Going to the main island and working at a power station

It was about 1949 when I quit my work on Bussanmaru and came to the main island of Okinawa. After hearing that my seniors from Miyako Island were involved with the construction of a power station in Makiminato, Urasoe. So I decided to go there and see for myself and was able to find them there. At the time, heavy stuff like turbines and boilers couldn’t be carried by car, so we put them on a U.S. military landing craft and transported them from the port of Naha. Since there was a beach near the power station in Makiminato, we carried the heavy stuff by bringing the landing craft to the beach. First, two of us carried large square timbers and put them on the beach, then put the heavy stuff like turbines and boilers on the timbers and pulled them up into the power station. That’s the type of work we did. After we finished moving the heavy stuff, we had to work on plumbing. We attached all the pipes and devices. Experts from mainland Japan were supposed to handle the plumbing using a blueprint, but we worked as their assistants to complete the plumbing. I did all kinds of work at the power station, but thanks to that experience, I grew knowledgeable about how machines work and their structure. When the power station was completed, there were no operators for the power station in Okinawa, so we were asked to test the power station’s operation just before it was completed. When I was doing the testing, I was hired by Toshiba as an employee, and I can only say that I was lucky. We were tasked with operating the power station even though we had no expertise. When the power station was finally completed, an American company called Gilbert was entrusted by the U.S. military to take over the plant’s management. Our employer was Toshiba first, which built the power station, and then changed to Gilbert. Then Ryukyu Electric Power Corporation was established, so our employer changed again to Ryukyu Electric Power Corporation. When the power plant was first built in April 1953, four15,000 kilowatt power generators were constructed. But with the growing demand for electricity, four generators were no longer enough. So, a power plant ship called Jacona arrived from the US, and in June 1955, power was supplied by this power plant ship from Hamby Airfield in Chatan. I transferred to the Jacona from the power station in Makiminato. It was a difficult job.

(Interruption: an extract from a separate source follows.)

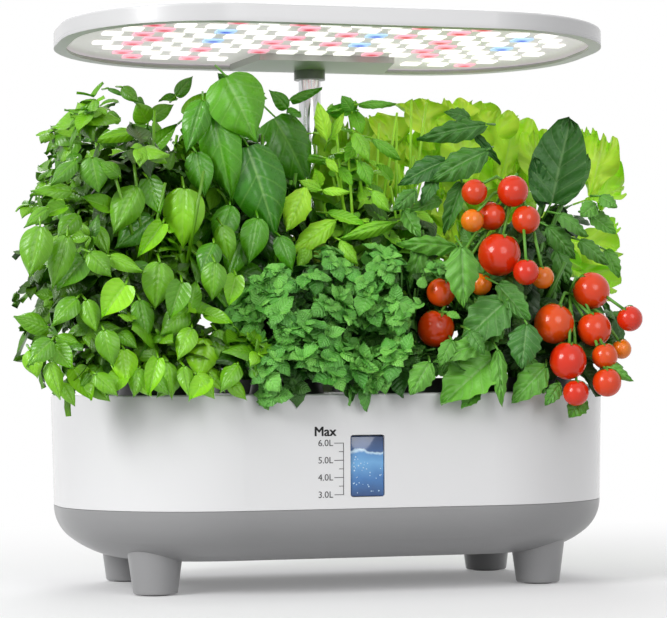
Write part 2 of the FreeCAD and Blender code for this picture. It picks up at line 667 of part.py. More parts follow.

A message for young people

There are an infinite number of possibilities when you are young. If you find a job you want to do, work towards that goal. When I started working at the power station, I was absorbed in my work. I only graduated from elementary school, so I didn’t know much about physics or chemistry. The power station made full use of both physics and chemistry. I bought books on both subjects in Naha and studied. Carrying that kind of passion towards work is good to have. Be thorough about your work and strive to do your best.

Mr. Kinzo Sunagawa is both a Taiwan repatriate and a survivor of the Sakaemaru disaster. As someone who narrowly escaped death, Mr. Sunagawa contributed towards the post-war recovery through his diligence and perseverance and by gaining knowledge on electrical machinery.